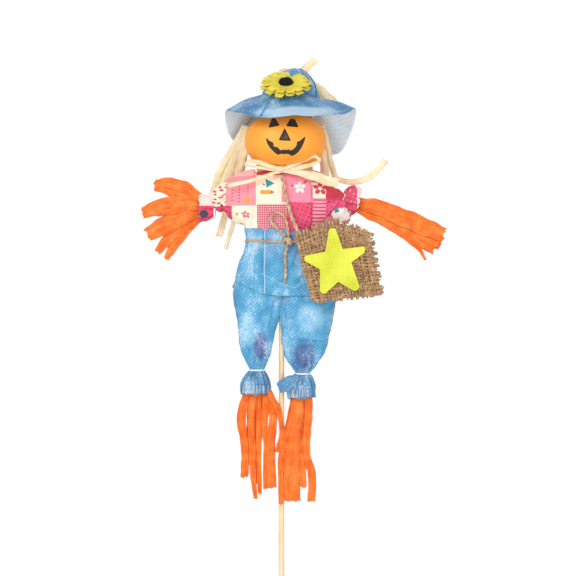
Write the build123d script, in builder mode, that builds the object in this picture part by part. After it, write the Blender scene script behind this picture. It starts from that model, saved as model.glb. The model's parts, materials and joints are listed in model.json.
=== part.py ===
from build123d import *
import os
from math import cos, pi, radians, sin

# Scarecrow decoration on a bamboo stick, in millimetres.
# Origin: centre of the stick's lower end. +Z runs up the stick, and the figure faces -Y.
# Left and right are as seen from the front, so left is -X.

# --- Driving dimensions -------------------------------------------------------------------
STICK_R = 2.25            # bamboo stick, true round over the length that goes into the soil
STAKE_LENGTH = 127.0      # that round length, clear of everything that hangs above it
STICK_TOP = 438.0         # the stick ends inside the head
STICK_TOP_R = 2.1         # natural taper of the bamboo towards its top
END_CHAMFER = 0.4

BAR_R = 1.75              # crossbar that carries the sleeves
BAR_END_GAP = 5.8         # the bar stops this far short of each wrist tie

WRIST_Y = STICK_R + BAR_R  # the bar lies against the back of the stick
WRIST_LEFT = (-53.5, WRIST_Y, 376.1)
WRIST_RIGHT = (49.8, WRIST_Y, 386.5)
ANKLE_LEFT = (-19.7, -1.5, 248.6)
ANKLE_RIGHT = (16.8, -1.5, 245.8)

HEAD_CENTRE = (2.4, 0.0, 431.4)
HEAD_RADIUS = 32.0        # half width of the flattened ball
HEAD_HALF_HEIGHT = 22.2

HAT_CENTRE = (7.2, 3.0, 464.6)   # middle of the ring where crown and brim are sewn together
HAT_UP = (0.10, 0.20, 0.975)     # the hat leans back and a little to the right
HAT_RING_R = 23.6
BRIM_REACH = 28.5                # brim from the ring to its edge, seen from above
BRIM_DROP = 27.0
CLOTH = 0.8                      # thickness that stands for sewn cloth

TORSO_X = 1.0                    # middle of the torso
WAIST_Z = 360.6                  # the trousers' top edge
BELT_Z = 351.4
HIP_Z = 297.0                    # line that the legs swing about
KNUCKLE_R = 8.0                  # rounded top of each leg
HIPS_BOTTOM_Z = HIP_Z + KNUCKLE_R + 0.5
LEG_Y = -1.5
JOINT_BALL_R = 5.0               # gathered cloth at a wrist or an ankle
JOINT_GAP = 0.4

TIE_R = 0.7                      # white elastic thread
BELT_TWINE = 2.4                 # jute twine diameters
STRAP_TWINE = 3.2

BAG_BACK_Y = -18.0               # the bag hangs in front of the right hip
BURLAP = 1.2
FELT = 1.5
STAR_R = 26.8
STAR_INNER_R = 13.9
STAR_CENTRE = (42.8, 333.3)      # X and Z
STAR_TURN = 6.7                  # degrees

FLOWER_CENTRE = (3.4, -19.0, 474.2)
FLOWER_R = 20.5
FLOWER_FACES = (0.0, -0.574, 0.819)
PETALS = 16

os.makedirs("parts", exist_ok=True)


def save(part, name):
    """Label a finished piece and write its STEP file."""
    part.label = name
    export_step(part, f"parts/{name}.step")


def unit(vector):
    return Vector(*vector).normalized()


def along(origin, direction):
    """Plane at origin whose normal is direction, with its x axis kept level."""
    up = unit(direction)
    level = Vector(0, 1, 0) if abs(up.Y) < 0.9 else Vector(1, 0, 0)
    return Plane(origin=origin, x_dir=level.cross(up), z_dir=up)


def tube(points, diameter, radius):
    """Round cord along straight runs joined by tangent arcs."""
    with BuildPart() as cord:
        with BuildLine() as route:
            FilletPolyline(*points, radius=radius)
        with BuildSketch(Plane(origin=route.wire() @ 0, z_dir=route.wire() % 0)):
            Circle(diameter / 2)
        sweep()
    return cord.part


def ellipsoid(centre, half_x, half_y, half_z):
    with BuildPart() as ball:
        Sphere(1.0)
        scale(by=(half_x, half_y, half_z))
    return ball.part.moved(Location(centre))


def bend_radii(points):
    """The largest arc that each corner leaves room for: 0.45 of its shorter run over tan of half the turn."""
    vectors = [Vector(*p) for p in points]
    radii = []
    for before, here, after in zip(vectors, vectors[1:], vectors[2:]):
        turn = (here - before).get_angle(after - here)
        shorter = min((here - before).length, (after - here).length)
        half = radians(turn) / 2
        radii.append(0.45 * shorter * cos(half) / sin(half))
    return radii


def cord_node(name, points, diameter):
    radii = bend_radii(points)
    part = tube(points, diameter, radii)
    with BuildLine() as route:
        FilletPolyline(*points, radius=radii)
    length = route.wire().length
    ideal = length * pi * diameter**2 / 4
    print(name, "length", round(length, 1), "radii", [round(r, 1) for r in radii],
          "volume share", round(part.volume / ideal, 3))
    save(part, name)
    return part


# --- Sticks -------------------------------------------------------------------------------
with BuildPart() as stick:
    with BuildSketch(Plane.XZ) as stick_profile:
        with BuildLine():
            Polyline((0, 0), (STICK_R - END_CHAMFER, 0), (STICK_R, END_CHAMFER),
                     (STICK_R, STAKE_LENGTH), (STICK_TOP_R, STICK_TOP), (0, STICK_TOP), close=True)
        make_face()
    revolve(axis=Axis.Z)
save(stick.part, "stick")

bar_vector = Vector(*WRIST_RIGHT) - Vector(*WRIST_LEFT)
bar_way = bar_vector.normalized()
bar_start = Vector(*WRIST_LEFT) + bar_way * BAR_END_GAP
BAR_LENGTH = bar_vector.length - 2 * BAR_END_GAP
with BuildPart() as crossbar:
    with BuildSketch(along(bar_start, bar_way)):
        Circle(BAR_R)
    extrude(amount=BAR_LENGTH)
save(crossbar.part, "crossbar")

# The two sticks are lashed with wire that crosses over them both ways.
CROSSING_Z = WRIST_LEFT[2] - bar_way.Z / bar_way.X * WRIST_LEFT[0]
LASHING_W = 2.4
LASHING_T = 0.7
with BuildPart() as lashing:
    for lean in (-45, 45):
        loop_plane = Plane(origin=(0, WRIST_Y / 2, CROSSING_Z), x_dir=(0, 1, 0),
                           z_dir=(sin(radians(lean)), 0, cos(radians(lean))))
        inner_long = 2 * (STICK_R + BAR_R) + 1.4
        inner_wide = 2 * STICK_R / cos(radians(lean)) + 0.4
        with BuildSketch(loop_plane):
            RectangleRounded(inner_long + 2 * LASHING_T, inner_wide + 2 * LASHING_T, 2.6)
            RectangleRounded(inner_long, inner_wide, 1.9, mode=Mode.SUBTRACT)
        extrude(amount=LASHING_W / 2, both=True)
    add(stick.part, mode=Mode.SUBTRACT)
    add(crossbar.part, mode=Mode.SUBTRACT)
save(lashing.part, "crossbar_lashing")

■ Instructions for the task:
Take the lines above from the first through the one containing "from math import cos, pi, radians, sin" and reproduce them exactly; include nothing else.

■ Full response:
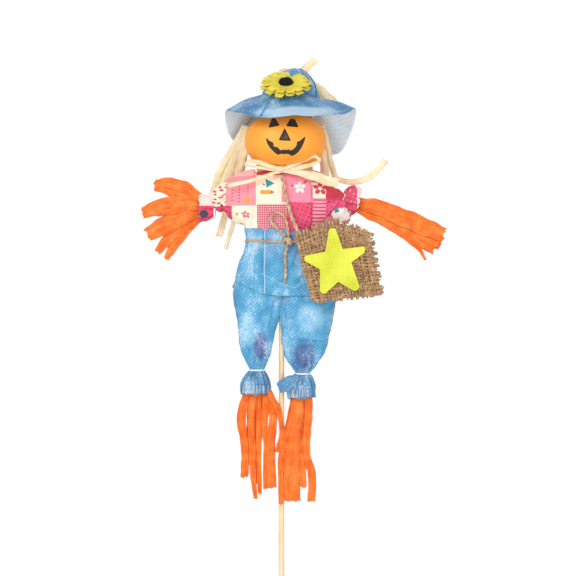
Write the build123d script, in builder mode, that builds the object in this picture part by part. After it, write the Blender scene script behind this picture. It starts from that model, saved as model.glb. The model's parts, materials and joints are listed in model.json.
=== part.py ===
from build123d import *
import os
from math import cos, pi, radians, sin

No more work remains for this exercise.